Balanced Multimodal Learning via Mutual Information

TL;DR

This work tackles modality imbalance in multimodal learning, focusing on biomedical multi-omics data. It introduces a unified framework that combines a revised Graph Convolutional Network (r-GCN) with edges derived from fused cross-modal similarities via similarity-network fusion (SNF), cross-modal knowledge distillation from strong to weak modalities, and a multitask-like optimization that dynamically balances gradient contributions using macro-$F_1$ and mutual information signals. Mutual information guides when knowledge transfer is plausible and informs fusion emphasis, while the multitask-like loss reweights unimodal and multimodal tasks to suppress dominant modalities and elevate weaker, informative channels. Applied to BRCA classification with CNV, mRNA, and RPPA data, the method yields macro-$F_1$ improvements over concatenation and unimodal baselines and remains robust under low-information channels and small sample regimes, suggesting a practical recipe for learning under scarcity and heterogeneity.

Abstract

Multimodal learning has increasingly become a focal point in research, primarily due to its ability to integrate complementary information from diverse modalities. Nevertheless, modality imbalance, stemming from factors such as insufficient data acquisition and disparities in data quality, has often been inadequately addressed. This issue is particularly prominent in biological data analysis, where datasets are frequently limited, costly to acquire, and inherently heterogeneous in quality. Conventional multimodal methodologies typically fall short in concurrently harnessing intermodal synergies and effectively resolving modality conflicts. In this study, we propose a novel unified framework explicitly designed to address modality imbalance by utilizing mutual information to quantify interactions between modalities. Our approach adopts a balanced multimodal learning strategy comprising two key stages: cross-modal knowledge distillation (KD) and a multitask-like training paradigm.

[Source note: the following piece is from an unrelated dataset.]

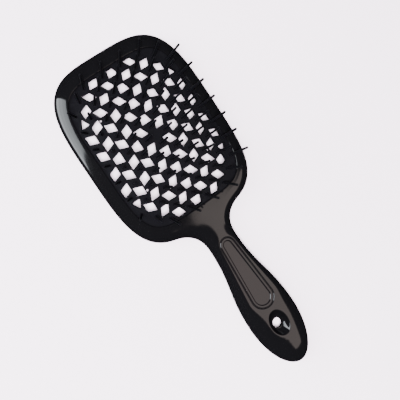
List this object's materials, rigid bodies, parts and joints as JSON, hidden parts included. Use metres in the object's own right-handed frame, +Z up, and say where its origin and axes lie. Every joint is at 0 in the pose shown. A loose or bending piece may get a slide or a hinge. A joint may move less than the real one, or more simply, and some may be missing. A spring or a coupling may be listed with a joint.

During the cross-modal KD pretraining phase, stronger modalities are leveraged to enhance the predictive capabilities of weaker modalities. Subsequently, our primary training phase employs a multitask-like learning mechanism, dynamically calibrating gradient contributions based on modality-specific performance metrics and intermodal mutual information. This approach effectively alleviates modality imbalance, thereby significantly improving overall multimodal model performance.

Figures (3)

• Figure 1: Framework.
• Figure 2: Heatmap comparison across various modalities.
• Figure 3: Classification performance of different algorithms across various modalities.